Internally at the publishing houses the retail outlet battle meant they were going to start losing in a way they hadn’t lost before – because fewer and more powerful buyers meant that they came under massive pressure to drive down their own sales prices, and in order to do that, to drive down their production costs in order to maintain cash flow. This was inevitable and that they would have to capitulate, first to large book retailers, then to the supermarkets, was also inevitable for exactly the reason at the top of the page – publishers can only sell something on the shelf, they can’t sell it directly from a warehouse in the middle of nowhere. The only alternative to being screwed to the wall by giant buyers with huge potential markets (albeit limited ones) would have been to become a retail operation in their own right, but that would have required massive capital investment in infrastructure, outlets and etc – I doubt any of them had the cash for it, particularly when you consider they would have been competing with massively successful and rich companies already well established and dominating a limited market area. So that wasn’t going to happen either. At this point the writing was already on the wall for traditional publishers or at least their old methods of operation. The power moves to where the money flows from…and it was flowing from retail giants.
However, amazon’s appearance forced even those giants to take a check – amazon made it simple to buy whatever you wanted from home without any effort at all, frequently at LESS than the on street price. They could do that. They didn’t have to run any shops. All they needed was a good internet site and some warehouses. They didn’t even bother having a dedicated distribution network. They used the Post Office.
Yeah I know, you’re wondering what this is all going to cook down to – bear with. I’m getting there.

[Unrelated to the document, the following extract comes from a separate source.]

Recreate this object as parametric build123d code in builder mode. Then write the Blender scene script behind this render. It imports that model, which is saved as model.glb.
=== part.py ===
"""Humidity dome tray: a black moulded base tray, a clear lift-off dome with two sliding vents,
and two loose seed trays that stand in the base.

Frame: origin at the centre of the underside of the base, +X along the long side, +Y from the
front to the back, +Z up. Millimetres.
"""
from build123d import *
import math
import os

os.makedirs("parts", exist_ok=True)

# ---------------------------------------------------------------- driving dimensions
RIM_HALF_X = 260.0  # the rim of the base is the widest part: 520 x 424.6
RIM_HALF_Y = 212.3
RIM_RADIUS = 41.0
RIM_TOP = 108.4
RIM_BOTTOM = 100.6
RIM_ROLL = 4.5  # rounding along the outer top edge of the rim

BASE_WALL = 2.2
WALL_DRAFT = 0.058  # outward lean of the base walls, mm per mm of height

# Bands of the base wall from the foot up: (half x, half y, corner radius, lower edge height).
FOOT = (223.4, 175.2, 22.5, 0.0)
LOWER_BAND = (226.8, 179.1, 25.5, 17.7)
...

The results are well known. Borders – gone. More indie stores – gone. A few onstreet retailers harried and pressed into trying to make more attractive deals – 3 for 1, BOGOF (buy one get one free), massive discounting. The results of that and of supermarket mass-buying? Squeeze the publishers for smaller unit prices. But there is a limit to how low you can go and still make any money at all. One thing that surprises me here is that publishers did not put UP the price on particularly desirable titles, as the only thing they actually hold of any value at all in this system is a desirable title – they have the bottleneck on that. Not the cover charge, but the wholesale charge. Their difficulty is the obtaining of desirable titles. Authors make these, but the desirability cannot be determined until the product is already widely distributed and available, and nobody knows, ever, why some titles take off and others don’t. You can only be sure that if it’s not available, it won’t sell, and if nobody knows it’s there, it won’t sell either.
There is another aspect to this which publishers have historically traded on which is changing, and that is reputation. In this age of anyone being able to publish anything via Smashwords and other related sites, what a paper-based publisher of long standing has is kudos. They have already vetted out the rubbish, so you don’t have to read it, and present only those titles that have been pre-selected for quality. An author’s own reputation is affected by the publishers they have had – some holding more respect than others.

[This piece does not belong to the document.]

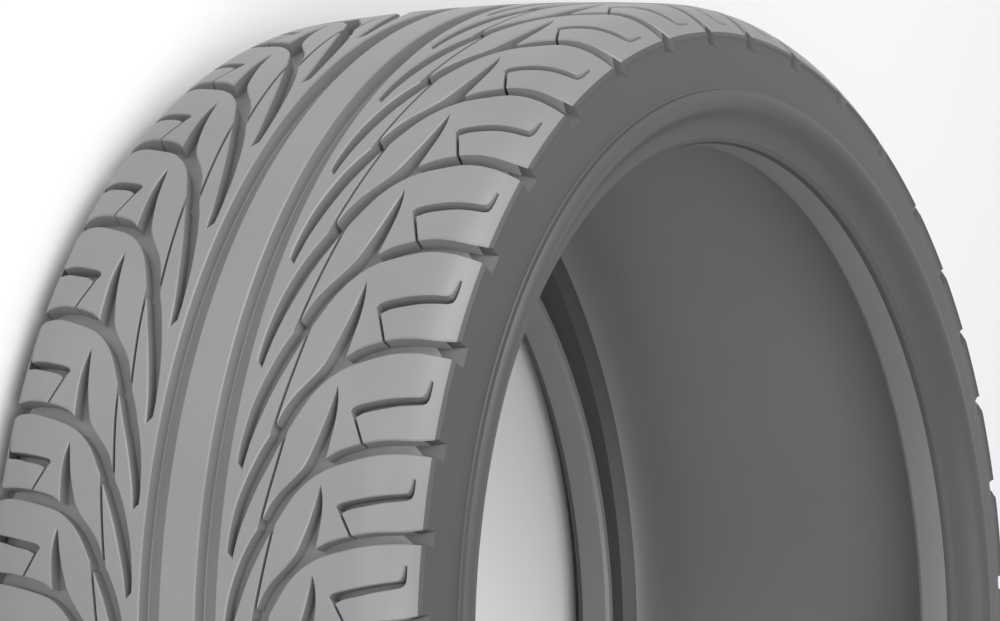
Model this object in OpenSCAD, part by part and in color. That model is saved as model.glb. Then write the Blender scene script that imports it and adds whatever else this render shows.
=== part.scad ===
// Car tyre, lying on its rear sidewall with the turning axis along +Z.
// Origin: on the axis, at the middle plane of the tread. Millimetres.
// Angles run from +X toward +Y.

/* [Tyre size] */
// outer radius at the middle of the tread
tyre_r = 333.5; // [320:0.5:345]
// half of the tread width, at the shoulder line
tread_half_w = 122.6; // [118:0.1:126]
// half of the widest section
section_half_w = 134; // [130:0.5:138]
// radius of the bead seats that grip the rim
seat_r = 256.4; // [254:0.1:258]
// half of the distance over the two beads
bead_half_w = 121; // [117:0.5:124]

/* [Tread] */
// radius of the crown across the tread
crown_r = 1100; // [900:10:1500]
// half width where the crown ends and the shoulder begins
crown_half_w = 94; // [88:0.5:97]
// radius of the rounded shoulder
shoulder_r = 40; // [36:0.5:46]
// depth of the grooves at the crown
groove_depth = 8; // [6:0.1:9]
// inner edge of the two main grooves, from the middle plane
main_groove_in = 10.3; // [8:0.1:13]
// outer edge of the two main grooves, from the middle plane
main_groove_out = 21.8; // [17:0.1:25]
// how far each wall of a main groove leans in at its floor
main_groove_lean = 0.8; // [0.2:0.1:2]

/* [Wear bars] */
// number of places around the tread with wear bars
bar_places = 8; // [4:1:12]
// angle that one wear bar covers
bar_angle = 2.2; // [1:0.1:4]
// height of the wear bars over the groove floor
bar_h = 1.6; // [1:0.1:2.5]
// angle of the first wear bar in the outer main groove
bar_start = 45.8; // [0:0.1:360]
// how far the inner groove's wear bars lead the outer groove's
bar_offset = 5; // [0:0.1:10]

/* [Hidden] */
$fn = 96;

// the half section, listed outward from the middle plane as [radius, distance]
function crown(w) = tyre_r - w * w / (2 * crown_r);
shoulder_tilt = asin(crown_half_w / crown_r);
shoulder_w = crown_half_w - shoulder_r * sin(shoulder_tilt);
shoulder_c = crown(crown_half_w) - shoulder_r * cos(shoulder_tilt);
shoulder_turn = asin((tread_half_w - shoulder_w) / shoulder_r) - shoulder_tilt;
shoulder_steps = 4;
function shoulder(i) = [
  shoulder_c + shoulder_r * cos(shoulder_tilt + shoulder_turn * i / shoulder_steps),
  shoulder_w + shoulder_r * sin(shoulder_tilt + shoulder_turn * i / shoulder_steps)
];

floor_r = tyre_r - groove_depth;
ring_bottom_r = tyre_r - 14;
notch_r = tyre_r - 11.5;
// where the groove floors run out into the sidewall
runout = [tyre_r - 28.5, tread_half_w + 2];

// the tread rubber between its top and a bottom hidden in the casing
ring_half = concat(
  [
    [crown(main_groove_in), main_groove_in],
    [notch_r, main_groove_in + main_groove_lean],
    [notch_r, main_groove_out - main_groove_lean],
    [crown(main_groove_out), main_groove_out]
  ],
  [[crown(60), 60]],
  [for (i = [0 : shoulder_steps]) shoulder(i)],
  [
    runout,
    [tyre_r - 24.5, 113],
    [tyre_r - 17.5, 96],
    [ring_bottom_r, 60]
  ]
);
floor_half = [
  [floor_r, 30],
  [floor_r - 1.4, 60],
  [floor_r - 4, 94],
  [floor_r - 7, 105],
  [floor_r - 12, 114.5],
  [floor_r - 16.5, 121],
  runout
];
side_half = [
  [tyre_r - 36.5, section_half_w - 8],
  [tyre_r - 49.2, section_half_w - 6.6],
  [tyre_r - 50.1, section_half_w - 4.4],
  [tyre_r - 52.5, section_half_w - 2.7],
  [tyre_r - 55.5, section_half_w - 2.1],
  [tyre_r - 58, section_half_w - 2.8],
  [tyre_r - 61, section_half_w - 5.4],
  [tyre_r - 63.5, section_half_w - 8.8],
  [tyre_r - 67, bead_half_w + 1.6],
  [seat_r + 5.6, bead_half_w],
  [seat_r + 3.2, bead_half_w - 0.6],
  [seat_r + 1, bead_half_w - 2.4],
  [seat_r, bead_half_w - 5],
  [seat_r, bead_half_w - 20],
  [seat_r + 1.2, bead_half_w - 22],
  [seat_r + 3.6, bead_half_w - 22.6]
];
inner_half = [
  [seat_r + 8, bead_half_w - 16],
  [tyre_r - 62, bead_half_w - 5],
  [tyre_r - 53, bead_half_w - 0.5],
  [tyre_r - 45, 120.2],
  [tyre_r - 38, 119],
  [tyre_r - 31, 115.8],
  [tyre_r - 25.8, 109.5],
  [tyre_r - 21.8, 100],
  [tyre_r - 19.5, 86],
  [tyre_r - 18, 60],
  [tyre_r - 17.2, 30]
];
casing_half = concat(floor_half, side_half, inner_half);

function mirrored(half) = [for (i = [len(half) - 1 : -1 : 0]) [half[i][0], -half[i][1]]];

module tread() {
  rotate_extrude() polygon(concat(mirrored(ring_half), ring_half));
}

module casing() {
  rotate_extrude() polygon(concat(mirrored(casing_half), casing_half));
}

// low bars across the main groove floors, level with the wear limit
module wear_bars() {
  for (side = [1, -1], i = [0 : bar_places - 1])
    rotate([0, 0, bar_start + (side < 0 ? bar_offset : 0) + i * 360 / bar_places])
      rotate_extrude(angle = bar_angle)
        translate([ring_bottom_r, side > 0 ? main_groove_in - 2 : -main_groove_out - 2])
          square([floor_r + bar_h - ring_bottom_r, main_groove_out - main_groove_in + 4]);
}

module tyre() {
  color("#3a3b3d") union() {
    casing();
    tread();
    wear_bars();
  }
}

tyre();
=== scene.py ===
"""Car tyre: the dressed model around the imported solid, laid out as an add-on."""

import math

import bmesh
import bpy
from mathutils import Matrix, Vector


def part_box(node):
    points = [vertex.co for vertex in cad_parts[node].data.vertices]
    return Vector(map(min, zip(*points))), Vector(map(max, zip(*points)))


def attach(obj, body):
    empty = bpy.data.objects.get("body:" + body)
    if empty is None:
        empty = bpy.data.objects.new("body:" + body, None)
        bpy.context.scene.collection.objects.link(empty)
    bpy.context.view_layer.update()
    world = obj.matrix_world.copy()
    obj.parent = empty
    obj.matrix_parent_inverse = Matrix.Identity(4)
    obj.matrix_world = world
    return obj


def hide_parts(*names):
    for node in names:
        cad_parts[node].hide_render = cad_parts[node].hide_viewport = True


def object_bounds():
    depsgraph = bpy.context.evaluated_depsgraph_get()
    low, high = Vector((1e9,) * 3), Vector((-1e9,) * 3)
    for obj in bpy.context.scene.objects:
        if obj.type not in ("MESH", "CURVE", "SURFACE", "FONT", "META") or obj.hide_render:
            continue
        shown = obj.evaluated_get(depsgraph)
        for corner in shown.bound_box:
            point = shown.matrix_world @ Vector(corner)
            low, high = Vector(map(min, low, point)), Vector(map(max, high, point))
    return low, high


bl_info = {
    "name": "Car tyre",
    "version": (1, 0, 0),
    "blender": (4, 5, 0),
    "location": "View3D > Sidebar > Tyre",
    "description": "Builds a car tyre with its tread, sidewall and studio",
    "category": "Add Mesh",
}

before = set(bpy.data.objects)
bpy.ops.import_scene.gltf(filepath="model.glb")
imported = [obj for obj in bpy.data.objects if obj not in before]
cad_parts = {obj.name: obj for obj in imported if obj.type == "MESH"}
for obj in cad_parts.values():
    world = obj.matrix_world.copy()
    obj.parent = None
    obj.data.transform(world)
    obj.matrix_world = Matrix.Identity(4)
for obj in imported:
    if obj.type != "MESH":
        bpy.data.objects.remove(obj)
CAD_BOX = [list(corner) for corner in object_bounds()]
MM = 0.001
TYRE_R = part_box("tyre")[1].x / MM

# the crown and the rounded shoulder of the tread, in millimetres
CROWN_R = 1100.0
CROWN_HALF_W = 94.0
SHOULDER_R = 40.0
TREAD_HALF_W = 122.6
SECTION_HALF_W = 134.0
BEAD_HALF_W = 121.0
SEAT_R = 256.4
GROOVE_DEPTH = 8.0

# the tread pattern: pitch lengths and the order they come in, 0 long to 2 short
PITCH_SIZES = (58.0, 51.5, 43.0)
PITCH_KINDS = (
    [2, 1, 0, 0, 0, 0, 0, 1, 2, 1, 0, 0, 0, 1, 2, 2, 1, 0, 0, 0]
    + [0, 1, 0, 0, 1, 2, 1, 0, 0, 0, 0, 1, 2, 1, 0, 0, 0, 1, 2]
)
PITCHES = [PITCH_SIZES[k] for k in PITCH_KINDS]
PATTERN_START = 80.4
SIDE_OFFSET = 4.1


def crown(w):
    """Radius of the crown at a distance w from the middle plane."""
    return TYRE_R - w * w / (2 * CROWN_R)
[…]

The amazon-hate that can often be seen around, because of the effect their seizure of the market has had – putting a lot of people out of industries they loved and changing those industries – reminds me of the hate that Margaret Thatcher got for standing on the unions and snapping their hold on the mining industry. From her perspective she was saving the national economy. From the perspective of the miners she was ruthlessly taking apart their source of income, their social network and all the glue that held it together. From amazon’s perspective they’re simply expanding and doing good business. From the other end they’re systematically taking apart the way that business historically operated (unspoken assumption here: which we all loved and revered and were nurtured by…). And then, in the third corner, there’s self-publishing via ebooks and print on demand.
Self publishing seems to offer something the miners could never have had – the chance to own and operate your own mine. Customers even come right to the gate and buy the coal, so you don’t have to lug it about. All you need is a way to advertise your presence and guarantee the quality of your product…a lot of midlisters who have reasonable audiences already have that particularly those who are also successful bloggers and social networkers (ahem, so not me really but nvm that…) and who have been doing a lot of their own publicity for years thanks to the nonexistent budgets at publishers for all the reasons listed above.

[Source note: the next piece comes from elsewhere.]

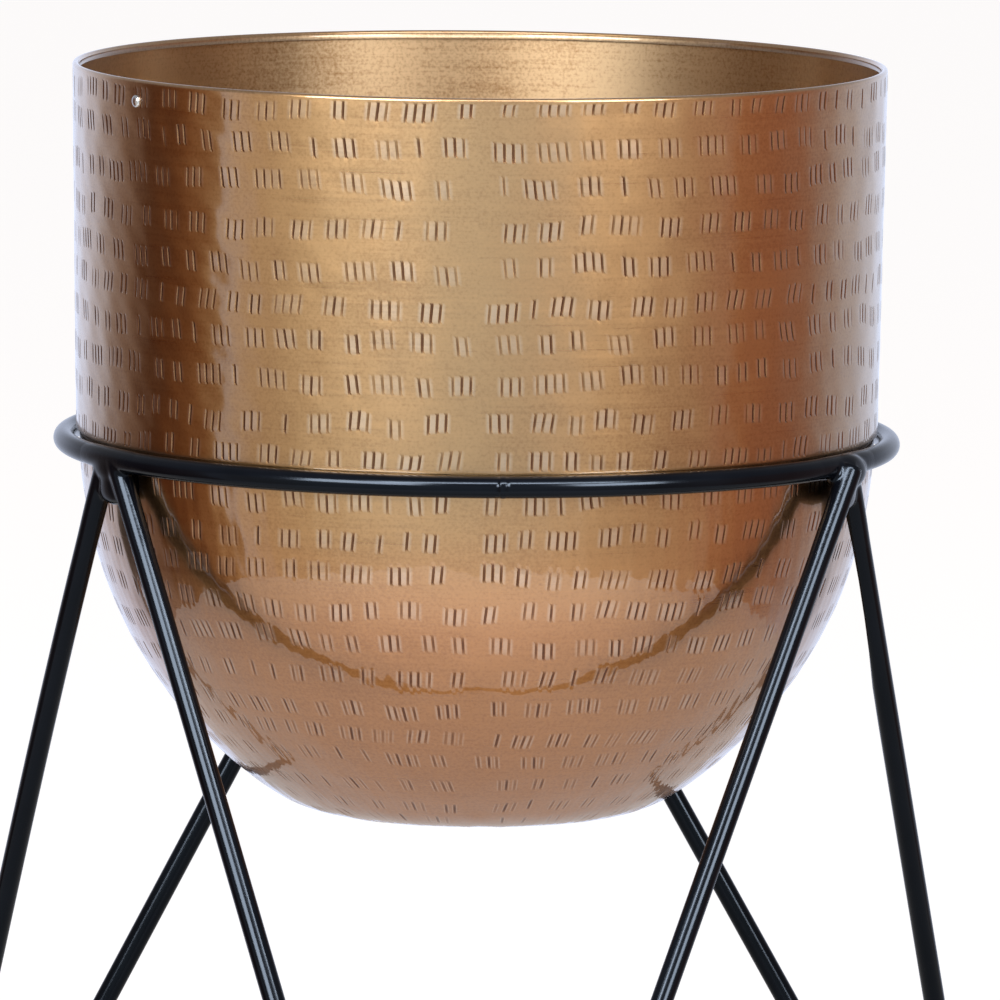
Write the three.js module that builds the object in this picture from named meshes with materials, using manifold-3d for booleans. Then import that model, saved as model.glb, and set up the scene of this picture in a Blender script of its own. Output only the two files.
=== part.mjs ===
// A hammered brass planter pot that hangs in the ring of a black stand bent from round bar.
// Millimetres, +Z up, front towards -Y. Azimuths are in degrees from the front, positive towards +X.
import * as THREE from "three";
import { mergeVertices } from "three/addons/utils/BufferGeometryUtils.js";
import Module from "manifold-3d";

const wasm = await Module();
wasm.setup();

// ---- Driving dimensions ----
const TOTAL_HEIGHT = 500; // floor to rim
const FIT_GAP = 0.3; // clearance between pieces that touch
const AROUND = 64; // facets round the pot and the ring
const MERGE_DISTANCE = 1e-4; // points closer than this are one point

// Pot: a tapered wall over a round-bottomed bowl, lapped and brazed at the seam.
const RIM_RADIUS = 150;
const WALL_HEIGHT = 135;
const WALL_TAPER = 2.05; // how much the radius shrinks from the rim to the seam
const SHEET = 1; // thickness of the brass
const HEM_HEIGHT = 3; // the rim is folded in once
const HEM_THICKNESS = 2.3;
const HEM_STEPS = 6; // facets over the rounded top of the hem
const LAP = 8; // how far the bowl's edge reaches up inside the wall
const BOWL_SIDE_RADIUS = 160.5; // profile arc under the seam
const BOWL_SIDE_SWEEP = 56.2; // degrees
const BOWL_SHOULDER_RADIUS = 44.5; // tighter arc down to the flat base
const BOWL_SIDE_STEPS = 8;
const BOWL_SHOULDER_STEPS = 4;

// Rivet just under the rim.
const RIVET_AZIMUTH = -55.9;
const RIVET_DROP = 7.8; // below the rim
const RIVET_SHANK_RADIUS = 1.3;
const RIVET_HEAD_RADIUS = 2.3;
const RIVET_HEAD_HEIGHT = 1.2;
const RIVET_TAIL_RADIUS = 2;
const RIVET_TAIL_HEIGHT = 0.9;
const RIVET_DOME_STEPS = 4;
const RIVET_DRILL_LENGTH = 12; // long enough to pass right through the wall

// Stand: a ring and three hairpin legs, all of one round bar.
const BAR_RADIUS = 4;
const BAR_SIDES = 16;
const BAR_CURVE_SEGMENTS = BAR_SIDES / 2; // for each half of the bar's section
const RING_RADIUS = 152.25; // to the middle of the bar
const RING_DROP = 139.2; // from the rim to the middle of the ring
const BUTT_AZIMUTH = 3.7; // where the ring's two ends are welded
const BUTT_WELD_WIDTH = 1.4;
const FOOT_RADIUS = 238.4; // from the pot's axis to a foot
const BEND_TOP = 13.6; // height at which a leg runs into its foot bend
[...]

Is there really so much added value in going through a traditional publisher for that kind of writer, when it means you can be subject to the No Sales For You situation at the drop of a contract because you’re the unlucky tank driver in someone else’s battle? I guess there’s safety in numbers – publishing contracts often pay out over the odds even for midlist books and don’t earn out the advances. Plus there are other people involved to take some of the responsibility for sales off your shoulders. You also get editorial for free, instead of having to contract an editor to do that for you. But it’s close, and if you are driven and have the time and energy there’s never been a better time to feel your own power on that score. If you aren’t – and most of us still aren’t – then it seems like the vagaries of fate must just be dealt with as they come from one’s position at the bottom of the heap: stoically.
However, lately amazon have been taking on writers themselves in a test of whether they too can cut out traditional publishers from the cash loop… I hope publishers are racing to make the most of their ‘we can build you’ attitude that seems to have been lost in the last 10 years of panic reactions to the assaults of the retail giants, because if amazon successfully pries away enough of your production stream…you don’t need a wizard to tell you what’s going to happen.
So – originally pissed off mightily by the effects of the B&N decision, I wanted to write a lamentoblog crying about how nobody loves each other enough to make a socialist world work. I was going to stand up for the ‘all for one’ vision and say that people should take responsibility and not try to claim that Nature Dunnit when the consequences of their choices mean things they like end up failing and falling over – yeah I’m looking at all you people who bleat about how terrible the situation is whilst still having everything shipped to you at the cheapest possible rate regardless. (I’m still strongly behind that last point, nobody was born capitalist or forced to buy anything at one store rather than another). But instead I’ve ended up thinking that, given how things are, it could be worse for midlist writers even though it looks bad.
At least there is the opportunity to take things much more into your own hands than ever before. At least this option should free you enough from the terror of being dropped off the shelf entirely so that you can voice a few more protests about being considered last by an industry that only exists at all because you make their stuff.
To those personal friends of mine who are being smacked hard with the S&S dispute that must seem like cold comfort, and it is. But it’s better than no comfort at all.